Beyond that, we have built-in support for any number of things, including
on-site intellectual property attorneys, international buyer specialists who can provide translating services and make introductions to buyers on the Show floor, and a Show office that assists with anything and everything else in between. Because we are a member-centric association, it is our goal to ensure that we have your back as an exhibitor every step of the way.

SN: Any final words of advice for first-time exhibitors?

show floor
The SEMA Show floor on Friday morning, the last day of the Show.

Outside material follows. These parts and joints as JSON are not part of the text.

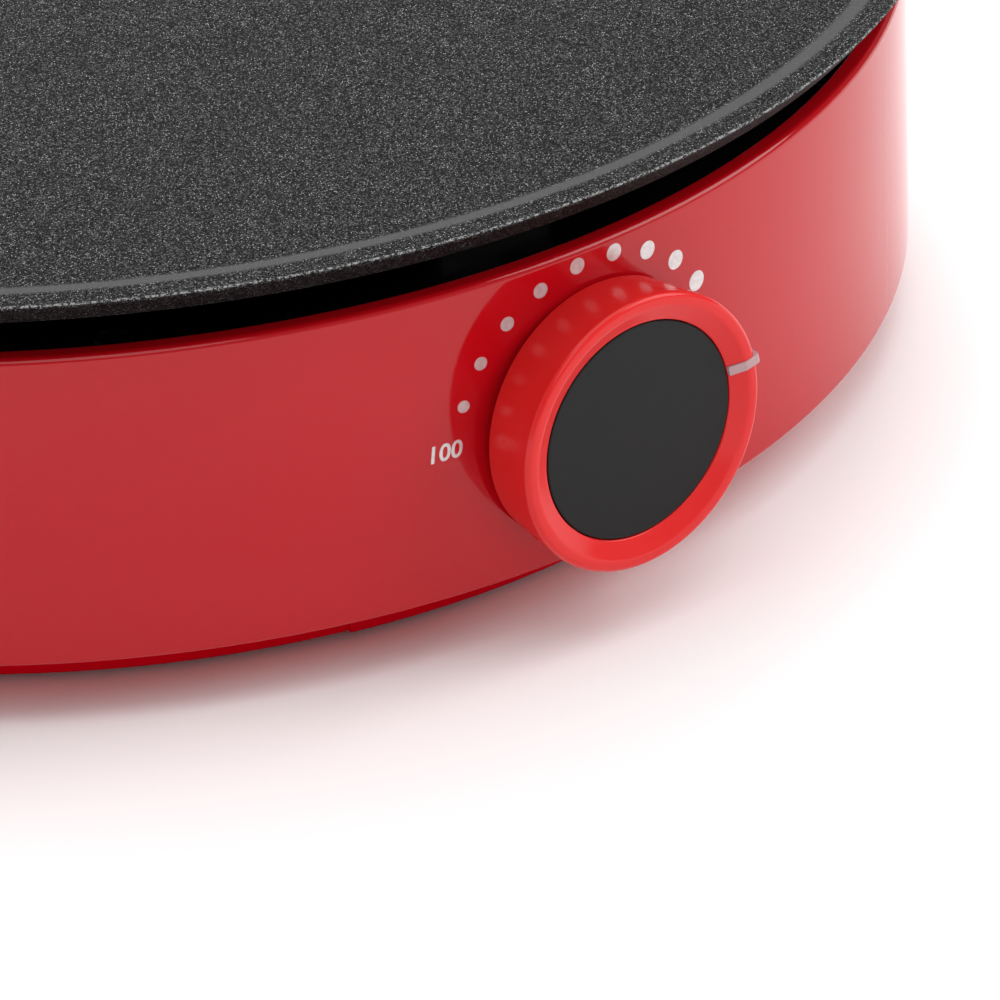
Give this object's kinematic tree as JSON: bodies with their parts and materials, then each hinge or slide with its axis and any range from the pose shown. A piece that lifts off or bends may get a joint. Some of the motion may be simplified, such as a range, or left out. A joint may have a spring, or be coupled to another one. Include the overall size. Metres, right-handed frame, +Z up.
{
  "type": "electric crepe maker",
  "caption": "Round electric crepe maker: overhanging non-stick cooking plate on a red drum housing, with an inset base and a thermostat knob at the front.",
  "frame": {"origin": "on the table under the vertical axis of the round housing", "axes": "+Z up, -Y towards the knob at the front, +Y towards the cord gland at the rear, +X to the right of someone facing the knob"},
  "size_m": [0.305, 0.3155, 0.0772],
  "materials": {
    "body_red": "gloss, injection moulded",
    "base_red": "satin, injection moulded",
    "knob_red": "satin gloss, injection moulded",
    "cap_black": "satin",
    "pointer_clear": "translucent, pinkish white",
    "plate_nonstick": "speckled non-stick coating on cast aluminium",
    "shield_black": "gloss black enamel on sheet steel",
    "screw_black": "black oxide",
    "rubber_black": "matt",
    "gland_black": "satin",
    "zinc_steel": "bright zinc plated",
    "sheet_steel": "plain sheet",
    "element_steel": "heat-darkened",
    "bimetal": "plain",
    "brass": "plain",
    "ceramic": "unglazed ceramic",
    "block_white": "satin",
    "fuse_metal": "plain",
    "glass_sleeve": "braided glass fibre",
    "connector_cover": "satin",
    "lead_brown": "silicone",
    "lead_white": "silicone",
    "lead_blue": "silicone",
    "lead_green": "silicone"
  },
  "bodies": {
    "housing": {"body_shell": "body_red", "base_plate": "base_red", "crepe_plate": "plate_nonstick", "heat_shield": "shield_black", "shield_screws": "screw_black", "rubber_feet": "rubber_black", "cord_gland": "gland_black", "base_screws": "zinc_steel", "plate_screws": "zinc_steel", "strap_screws": "zinc_steel", "bracket_screws": "zinc_steel", "block_screws": "zinc_steel", "stack_rivet": "zinc_steel", "clip_rivet": "zinc_steel", "plate_spacers": "zinc_steel", "element_straps": "sheet_steel", "thermostat_bracket": "sheet_steel", "bimetal_holder": "sheet_steel", "fuse_clip": "sheet_steel", "element_tabs": "sheet_steel", "heating_element": "element_steel", "thermostat_bush": "brass", "bush_nut": "brass", "leaf_terminal": "brass", "fixed_contact": "brass", "wire_clamps": "brass", "earth_tag": "brass", "ceramic_stack": "ceramic", "element_seals": "ceramic", "terminal_block": "block_white", "thermal_fuse": "fuse_metal", "fuse_sleeve": "glass_sleeve", "spade_connectors": "connector_cover", "live_lead": "lead_brown", "load_lead": "lead_brown", "fuse_lead": "lead_white", "neutral_lead": "lead_blue", "earth_lead": "lead_green"},
    "knob": {"knob_ring": "knob_red", "knob_cap": "cap_black", "knob_pointer": "pointer_clear", "shaft_spring": "zinc_steel", "thermostat_shaft": "zinc_steel"},
    "thrust_pin": {"thrust_pin": "ceramic"},
    "contact_leaf": {"contact_arm": "brass"},
    "bimetal": {"bimetal_blade": "bimetal"}
  },
  "joints": [
    {"name": "knob_turn", "type": "hinge", "parent": "housing", "child": "knob", "pos_m": [0, -0.15, 0.0361], "axis": [0, -1, 0], "range_deg": [-12, 165]},
    {"name": "pin_slide", "type": "slide", "parent": "housing", "child": "thrust_pin", "axis": [0, 1, 0], "range_m": [-0.00034, 0.00003]},
    {"name": "leaf_bend", "type": "hinge", "parent": "housing", "child": "contact_leaf", "pos_m": [0.0105, -0.1133, 0.0361], "axis": [0, 0, 1], "range_deg": [-0.15, 1.9]},
    {"name": "bimetal_bend", "type": "hinge", "parent": "housing", "child": "bimetal", "pos_m": [0.0105, -0.1047, 0.0361], "axis": [0, 0, 1], "range_deg": [0, 1.5], "stiffness_Nm_per_rad": 0.01}
  ],
  "couplings": [
    {"joint": "pin_slide", "follows": "knob_turn", "m_per_rad": -0.00011141},
    {"joint": "leaf_bend", "follows": "knob_turn", "ratio": 0.01061}
  ]
}
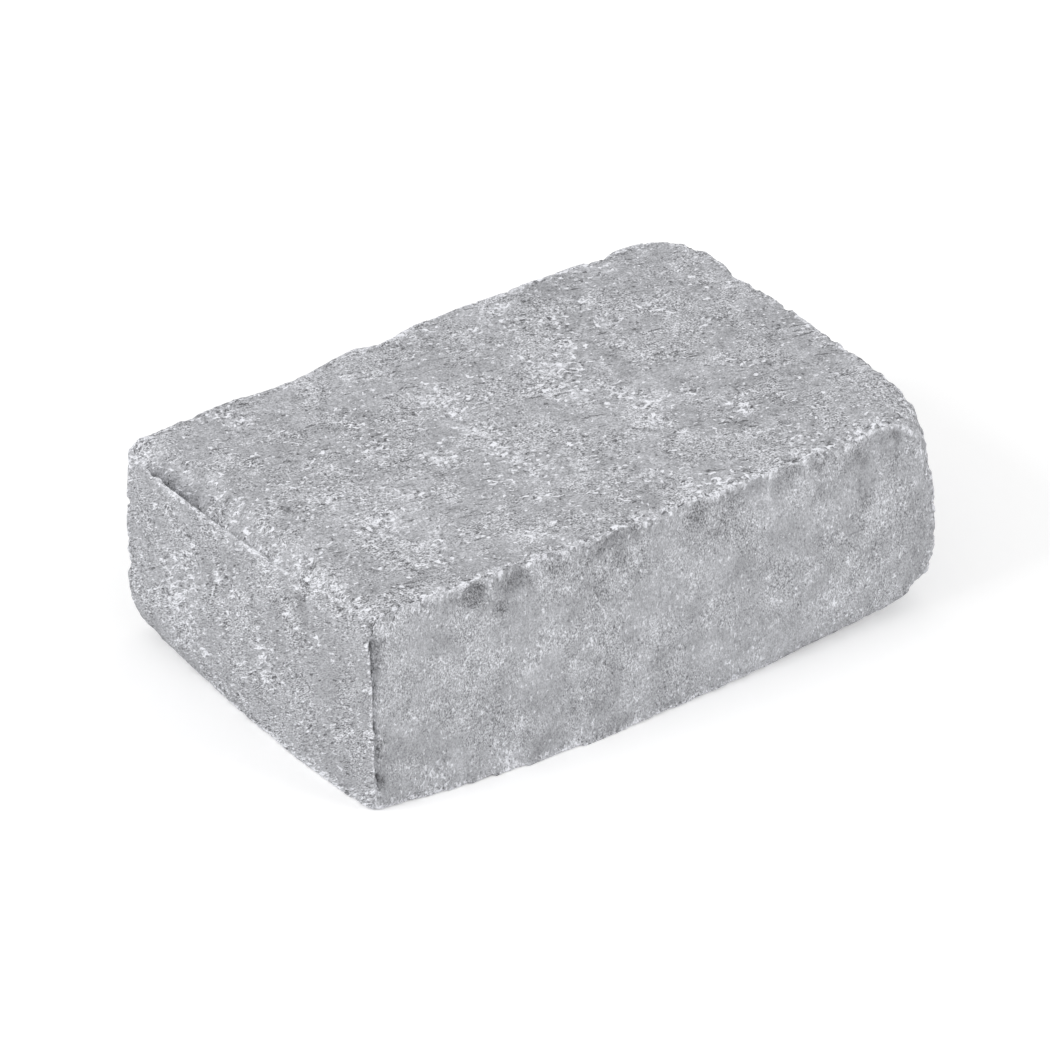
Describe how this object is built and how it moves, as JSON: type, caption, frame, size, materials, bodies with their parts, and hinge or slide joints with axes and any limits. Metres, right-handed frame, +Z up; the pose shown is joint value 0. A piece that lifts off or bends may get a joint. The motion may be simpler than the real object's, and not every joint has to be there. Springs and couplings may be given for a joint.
{
  "type": "concrete paving stone",
  "caption": "Rectangular block of grey pressed concrete with worn, rounded edges, laid flat side by side as paving.",
  "frame": {"origin": "middle of the flat base, under the middle of the block's outline", "axes": "+Z up from the base to the worn top face; +X along the length; +Y across the width"},
  "size_m": [0.24, 0.157, 0.08],
  "materials": {
    "concrete": "raw matt cast concrete, light cool grey, fine sandy grain, worn and tumbled edges"
  },
  "bodies": {
    "root": {"paving_stone": "concrete"}
  },
  "joints": []
}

TG: If you look at the SEMA Show broken up into 12 sections, your focus becomes a lot easier. It shouldn’t be your mind-set that you need to speak with all 70,000 buyers at the Show. Instead, focus in on that maximum of 372 conversations and understand that your targeted demographic is much more attainable than it may appear. Figure out a way to narrow down your audience as much as possible and give it your best effort from there to interact with that audience in the most impactful way possible.

Lastly, and perhaps the most easily overlooked, you have to have a plan that starts at the Show and extends beyond it. It is not realistic to show up at the SEMA Show without a plan and expect everything to go perfectly. Have a well-thought-out plan that has goals that you can measure. The most successful companies check in on that goal on an hourly basis, just to ensure that the conversations they’re having are contributing to the goal without going
off course.

Once the Show comes to an end on Friday, your focus should be to follow up in the most significant way possible. Over 80% of buyers are planning to do business with exhibitors within the 12 months following the Show—so make that opportunity count!